Mystiques et Magiciens du Tibet” was the name of the book that Alexandria David Neel wrote in 1928, published in 1931 as “With Mystics and Magicians in Tibet” in English. In that book Neel details her experiment making a Tulpa. Because she did not want to be influenced by the “forms of the Lamaist Dieties” which she saw around her in paintings and images she decided to create a short fat jolly monk. She shut herself up for several months and formed the phantom monk, which supposedly did the things normal travelers did, and was occasionally seen by members of their travelling party.

Eventually though the Monk became gaunt and mean. In her words the experience turned into a “daynightmare”. She decided to dissolve the Tulpa before making her trip to Lhasa, but the creature fought back.

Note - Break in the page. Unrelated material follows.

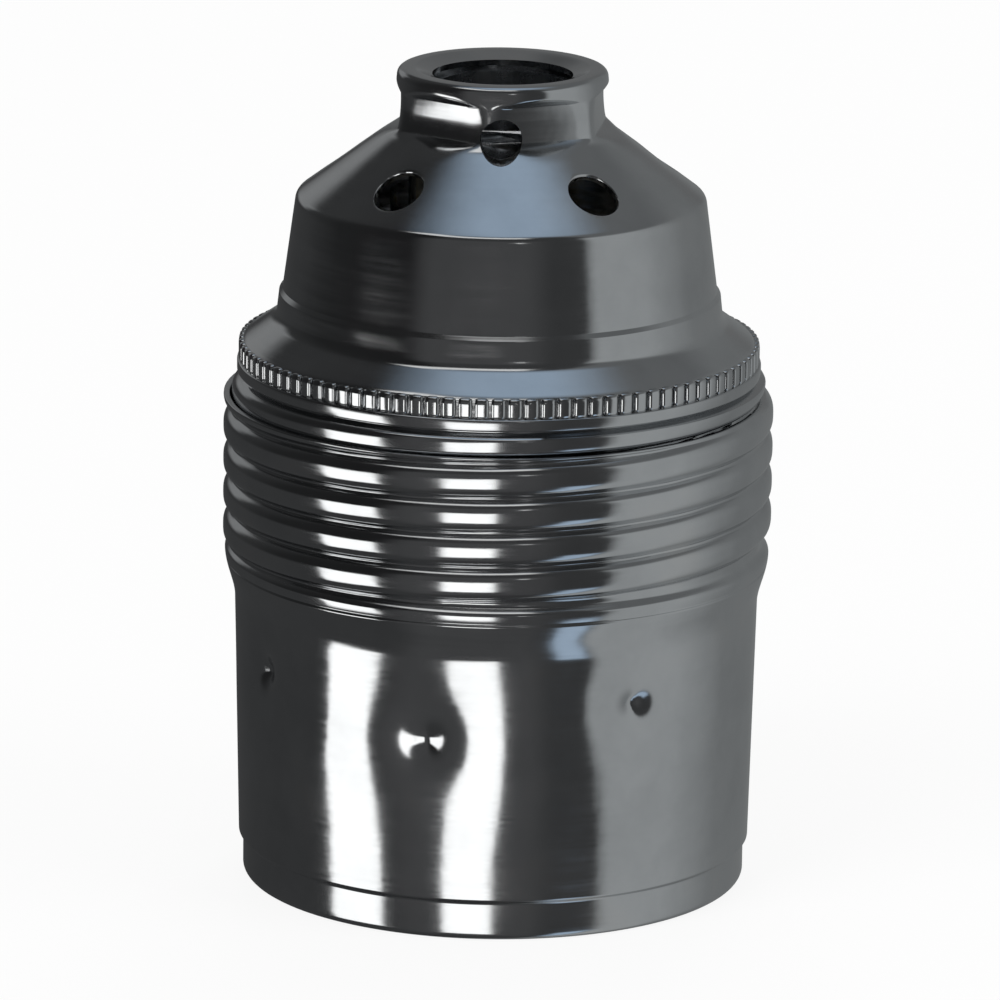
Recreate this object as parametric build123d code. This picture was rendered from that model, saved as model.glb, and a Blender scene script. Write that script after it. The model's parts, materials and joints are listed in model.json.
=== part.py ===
from build123d import *
import os
from math import atan, cos, pi, radians, sin, sqrt, tan

# E27 metal lamp socket, standing mouth down: a drawn cap with a hexagonal neck is screwed on a
# half-threaded outer shell, and a porcelain insert with its contacts is held between the two.
# Millimetres. The origin is the centre of the shell's bottom edge, +Z points up to the cable entry,
# and the front looks along -Y. Bearings are degrees from the front, positive towards +X.

# Sheet and fits
wall = 0.45
thread_clearance = 0.15
loose_fit = 0.3
small_fit = 0.05

# Barrel thread, shared by the outer shell and the cap
thread_pitch = 2.5
thread_crest_r = 19.86
thread_depth = 0.79
thread_round = 0.7
thread_flank = 50.0
thread_bearing = -5.0
thread_phase_z = 26.45

# Outer shell
shell_height = 35.75
lip_bore_r = 16.9
lip_round = 0.5
band_r = 18.28
band_height = 2.9
band_step = 0.12
barrel_low_r = 18.6
barrel_top_r = 18.98
barrel_top_z = 21.25
bead_r = 19.72
bead_z = 24.0
bead_top_z = 24.8

# Dents pressed in the shell: four small ones hold the porcelain, two large ones stop the ring turning
dent_spread = 48.0
big_dent_bearing = -15.6
big_dent_z = 14.6
big_dish_r = 14.0
big_dish_depth = 0.8
big_pip_r = 1.5
big_pip_depth = 0.6
small_dent_z = 16.9
small_dish_r = 8.0
small_dish_depth = 0.35
small_pip_r = 1.3
small_pip_depth = 0.75

# Cap
skirt_bottom_z = 25.6
rim_gap = 1.7
flange_r = 18.9
flange_top_r = 18.55
flange_height = 2.75
flange_round = 0.7
knurl_low = 0.85
knurl_height = 1.35
knurl_teeth = 100
knurl_depth = 0.22
foot_r = 16.1
foot_z = 41.45
foot_round = 0.6
crease_z = 43.5
crease_step = 0.1
dome_r = 14.74
dome_z = 50.33
dome_round = 0.8
neck_foot_r = 7.95
neck_z = 55.4
neck_r = 7.52
neck_flare = 2.0
cap_height = 59.7
rim_round = 0.7
rim_crest_r = 6.3
rim_slope = 0.4
entry_hole_r = 5.05

# Hexagon pressed in the neck around the entry nut
hex_across = 13.9
hex_corner_bearing = -7.2
hex_low_z = 55.6
hex_top_z = 58.2
hex_rise = 0.5
hex_spread = 2.4

# Vent holes in the cone
vent_count = 5
vent_r = 1.85
vent_bearing = -38.2
vent_axis_r = 11.75

# Entry nut and its locking screw
entry_minor_r = 4.5
nut_top_z = 58.5
nut_height = 4.6
nut_chamfer = 0.4
nut_collar_wall = 0.65
nut_lip = 0.45
nut_lip_height = 0.35
lock_screw_bearing = -0.5
lock_screw_z = 55.9
lock_screw_r = 1.45
lock_screw_length = 2.0
lock_screw_slot = 0.6
lock_screw_point = 0.4

# Earth terminal under the entry nut
earth_thickness = 1.0
earth_ring_r = 7.1
earth_arm_r = 6.8
earth_bearing = -146.2
earth_width = 7.0
earth_drop = 7.5
earth_screw_reach = 9.7
earth_tab_end = 3.5
earth_screw_r = 1.5
earth_head_r = 2.7
earth_head_height = 1.7
earth_screw_length = 4.2
earth_clamp_side = 5.4

# Porcelain insert
insert_top_z = 39.0
insert_chamfer = 1.5
slab_thickness = 8.6
insert_bore_r = 14.6
pocket_depth = 3.0
pocket_room = 1.2
tip_room = 3.2
barrier_x = 4.2
barrier_width = 1.8
barrier_length = 20.0
barrier_height = 2.0
boss_r = 5.2
boss_drop = 1.6

# E27 screw shell
e27_pitch = 3.629
e27_minor_r = 12.2
e27_depth = 1.1
e27_wall = 0.4
e27_round = 1.1
e27_flank = 50.0
e27_length = 21.4
e27_plain_end = 2.4
e27_flare = 0.5
e27_hole_r = 5.5

# Terminals
terminal_thickness = 1.5
terminal_width = 7.2
terminal_end = 14.4
terminal_screw_x = 10.6
crossbar_x = 6.4
crossbar_width = 3.4
crossbar_half = 7.6
rivet_y = 5.6
rivet_r = 1.1
rivet_head_r = 1.9
rivet_head_height = 0.7
clamp_thickness = 1.0
clamp_side = 6.6
clamp_tab = 0.6
clamp_tab_drop = 0.6
screw_r = 1.75
screw_head_r = 3.1
screw_head_height = 2.0
screw_length = 5.0
screw_slot = 0.8

# Centre contact: a sprung plunger in a hollow rivet
barrel_r = 3.0
barrel_wall = 0.4
barrel_flange_r = 3.8
plunger_r = 2.0
plunger_flange_height = 0.8
plunger_reach = 1.9
spring_wire_r = 0.25
spring_turns = 5

# Porcelain ring in the mouth
ring_bore_r = 14.6
ring_mouth_chamfer = 0.9
notch_width = 5.6
notch_drop = 2.8
notch_room = 0.4


def at_bearing(shape, bearing):
    """Turn a shape built on +X to its bearing from the front."""
    return Rot(0, 0, bearing - 90) * shape


def rounded(points, rounds):
    """Closed flat outline, with a fillet radius at some of its points, given by their number."""
    face = make_face(Polyline(*points, close=True))
    for number, radius in rounds.items():
        corner = Vertex(*points[number], 0)
        face = fillet(face.vertices().sort_by_distance(corner)[0], radius)
    return face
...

According to her book it took her six months of hard struggle to dissolve the Tulpa.

It is this story, now 92 years old, that gets referred time and time again in any book that mentions Tulpas.

When I started my study of Tibetan Buddhism, with an emphasis on sorcerous practices of course, I found it quite odd that occultists keep going back to this story from the 1920’s. At the time it was written Tibet was closed to outsiders and there was very little information available, but today it is 50 years after the Chinese invasion of Tibet and there are Lamas, monasteries, dharma centers, and teachers all over the western world. There are thousands of books by actual Tibetan detailing the once secret practices of Tibetan magic and mysticism – so why then are we relying upon an 85 year old account from a foreigner as the primary source for information on Tulpas?

So what about her story? Well…. two things.

First, it may not have happened. Amazing as she was, she was selling books to a public that was hungry for exoticism. It is not unheard of for people, especially back then, to make shit up from time to time. Personally the sheer amount of time she spent on a retreat that consisted of nothing but her visualizing a jolly monk for no reason other than shits and giggles is a red flag for me. But hey, she was a remarkable women, so maybe that was just remarkable dedication.

Second, I didn’t say servitors, thought forms, or such did not exist. I said that they weren’t Tulpas.